Breast implant illness is a collection of a variety of symptoms varying from woman to woman.  Fatigue, rashes, burning sensations, hair loss and autoimmune issues are just a few symptoms reported.  Traditional medicine brushes aside implants as a cause for illness because there isn’t a definitive test giving a direct link between a person’s symptoms and the implants.  Women are guided to believe this connection is all in their heads and that there is no such thing as breast implant illness.  When you look up breast implant illness in the medical journals you will find more articles eluding to it being a psychiatric diagnosis and driven by social media.  I disagree.  Now, before you think I am bashing implants I am not.  Majority of women who have implants have no issues with them at all.  When I see patients who don’t feel well and have implants I rule everything else out first before I start thinking their implants are the culprit.  Evaluating for all possibilities is essential because the last thing I would want is someone to remove their implants and have it not be part of the problem.  However, there are women who do have problems with them and it is important to do everything we can to start figuring out ways to diagnose them as well as treat them!

While working with several women with suspected breast implant issues I realized there was a huge gap on how to evaluate them in a meaningful way.  Traditional tests are often normal and while important to look at don’t really give you the reasons someone isn’t feeling good.  Even if an autoimmune condition, fibromyalgia or chronic fatigue syndrome is diagnosed medicine stops and never asks the question – what caused it?  So, I set out to find research that supports issues with breast implants as an underlying cause.  In order to approach this from a different angle, I made a list of all possible areas that can be a potential problem with implants.

  •      Infection
  •      Toxins from the implants
  •      Structural issues like improper placement or migration of the implant
  •      Sensitivity to materials in the implants
  •      Possibility of autoimmune conditions associated with the implant
  •      Possibility of genetic predisposition
  •      Does silicone migration cause issues?

Armed with these questions, I dove in and spoiler alert… I found articles in the medical journals supporting the connection of implants and these issues.  I am not going to go into all of these areas today but let me share a snippet of the toxin information I discovered.   READ ON…..
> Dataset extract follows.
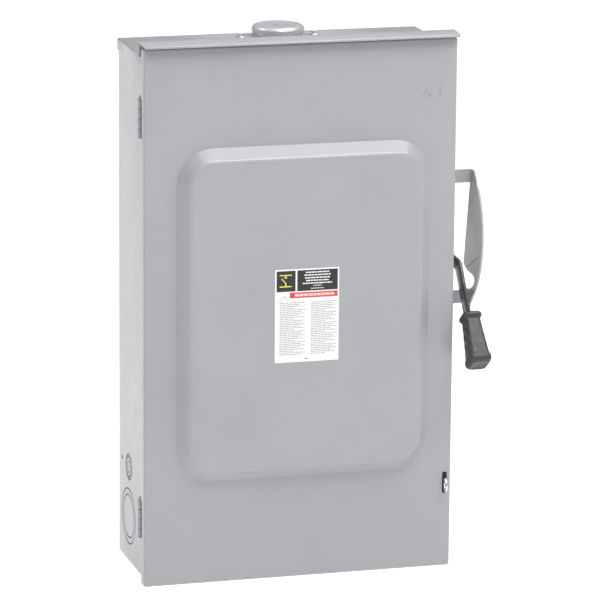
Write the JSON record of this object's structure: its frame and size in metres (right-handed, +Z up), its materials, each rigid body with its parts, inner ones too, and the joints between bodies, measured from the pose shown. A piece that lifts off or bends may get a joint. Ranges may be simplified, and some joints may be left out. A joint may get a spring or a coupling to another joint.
{
  "type": "electrical disconnect box",
  "caption": "Outdoor fusible safety switch: grey steel box with drip hood, raised-panel hinged door, side handle in a guard, and a knife switch, fuse clips, neutral and ground bars inside.",
  "frame": {"origin": "centre of the back panel's wall face", "axes": "+X to the viewer's right, +Y into the wall, +Z up; the door faces -Y"},
  "size_m": [0.474, 0.2334, 0.7425],
  "materials": {
    "gray_paint": "satin",
    "hub_casting": "satin",
    "guard_paint": "satin",
    "arm_steel": "satin",
    "zinc_steel": "bright zinc",
    "plain_steel": "satin",
    "yellow_zinc": "yellow zinc",
    "spring_steel": "oiled",
    "black_grip": "satin moulded",
    "black_base": "matt moulded",
    "red_phenolic": "semi-gloss",
    "copper": "rolled copper",
    "lug_aluminium": "satin",
    "fibre_board": "matt",
    "white_label": "printed vinyl",
    "clear_shield": "clear polycarbonate",
    "black_gasket": "matt",
    "green_screw": "green zinc"
  },
  "bodies": {
    "enclosure": {"box_wrapper": "gray_paint", "top_endwall": "gray_paint", "drip_hood": "gray_paint", "bottom_endwall": "gray_paint", "hasp_tab": "zinc_steel", "hub_gasket": "black_gasket", "hub_closing_cap": "hub_casting", "hub_screws": "zinc_steel", "upper_hinge_box_leaf": "gray_paint", "lower_hinge_box_leaf": "gray_paint", "upper_hinge_pin": "plain_steel", "lower_hinge_pin": "plain_steel", "guard_bracket": "guard_paint", "guard_rivets": "guard_paint", "shaft_bushing": "plain_steel", "mechanism_bracket": "yellow_zinc", "operating_spring": "spring_steel", "mounting_pan": "zinc_steel", "pan_screws": "zinc_steel", "rotor_bearings": "plain_steel", "line_base": "black_base", "switch_base": "black_base", "load_base": "black_base", "line_jaws": "copper", "arc_chutes": "fibre_board", "hinge_clips": "copper", "upper_fuse_clips": "copper", "lower_fuse_clips": "copper", "line_lugs": "lug_aluminium", "load_lugs": "lug_aluminium", "lug_screws": "plain_steel", "line_shield": "clear_shield", "neutral_base": "black_base", "neutral_bar": "lug_aluminium", "neutral_screws": "plain_steel", "ground_bar": "lug_aluminium", "ground_screws": "green_screw"},
    "door": {"door_panel": "gray_paint", "door_label": "white_label", "wiring_label": "white_label", "door_catch": "zinc_steel", "upper_hinge_door_leaf": "gray_paint", "lower_hinge_door_leaf": "gray_paint"},
    "handle": {"handle_arm": "arm_steel", "handle_grip": "black_grip", "grip_rivet": "plain_steel", "handle_shaft": "plain_steel", "handle_bolt": "zinc_steel", "drive_crank": "yellow_zinc", "crank_pin": "plain_steel", "interlock_hook": "yellow_zinc"},
    "link": {"connecting_link": "yellow_zinc"},
    "rotor": {"rotor_lever": "yellow_zinc", "lever_pin": "plain_steel", "rotor_shaft": "plain_steel", "rotor_bar": "red_phenolic", "spring_collar": "plain_steel", "blade_1": "copper", "blade_2": "copper", "blade_3": "copper"}
  },
  "joints": [
    {"name": "door_hinge", "type": "hinge", "parent": "enclosure", "child": "door", "pos_m": [-0.2135, -0.142, 0], "axis": [0, 0, -1], "range_deg": [0, 120]},
    {"name": "handle_turn", "type": "hinge", "parent": "enclosure", "child": "handle", "pos_m": [0.2, -0.107, 0.0865], "axis": [-1, 0, 0], "range_deg": [0, 108]},
    {"name": "link_swing", "type": "hinge", "parent": "handle", "child": "link", "pos_m": [0.1945, -0.13009, 0.09304], "axis": [-1, 0, 0], "range_deg": [-108, 0]},
    {"name": "rotor_turn", "type": "hinge", "parent": "enclosure", "child": "rotor", "pos_m": [0, -0.054, 0.106], "axis": [-1, 0, 0], "range_deg": [0, 108]}
  ],
  "couplings": [
    {"joint": "rotor_turn", "follows": "handle_turn", "ratio": 1},
    {"joint": "link_swing", "follows": "handle_turn", "ratio": -1}
  ]
}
My first questions was do implants have heavy metals in them?  Breast implants are made in several different layers and each layer has a variety of materials.  Manufacturers of the implants are required to provide safety data sheets that disclose the materials in the implants.  Some companies even disclose the chemicals used in processing them.  The picture I have included in this newsletter is an example of the materials found in one manufacturer’s implant.  Manufacturers argue that the amounts are often less than what is found in our water supply which can certainly be true.  The problem are these toxins are always there.  Studies show that depending on how the implants are made and processed will create varying opportunities for what is called gel bleed (from miniscule amounts to higher amounts).  This means the minute you have that implant placed, chemicals from the implant can transfer out to surrounding tissues.  In addition, the silicone can migrate (especially with a ruptured implant) to distant sites like lymph nodes, lungs, liver and spleen to name a few.  We know that heavy metals are in the implants.  We know they can leak out even if the implant is not ruptured.  The next question is can a very tiny amount of a heavy metal cause a problem?  The answer is yes.

Recent Newsletters:  5 unsuspecting heavy metal exposures

One of the most problematic heavy metals that I see is tin.  Tin is used to help cure (or as a catalyst to help cure) the implant along with platinum.  I have seen several women who had trouble with their implants with high tin levels in their blood with no other explanation of tin being present.  When we started chelating this their symptoms improved.  When you look in the literature, you will find even small amounts of tin and some other heavy metals can be extremely toxic.  Not every person will be sensitive to a metal though which is one of the reasons for so much variability in symptoms. Tin is not always the culprit as there are a multitude of heavy metals that the body can react to.  The point is just because it is a small amount doesn’t mean it won’t be part of the problem.  Treatment protocols geared toward removing the heavy metals become an important part of a therapeutic plan once it has been identified.

If you have symptoms that aren’t improving then consider the possibility the implants could really be an issue.  Start going thru all the steps to find tests that support this possibility.  If you have removed your implants and are still having symptoms don’t give up!  Keep looking and diving into all the possible underlying causes.   I have seen women who have had their implants removed years before improve once the right protocols were put in place.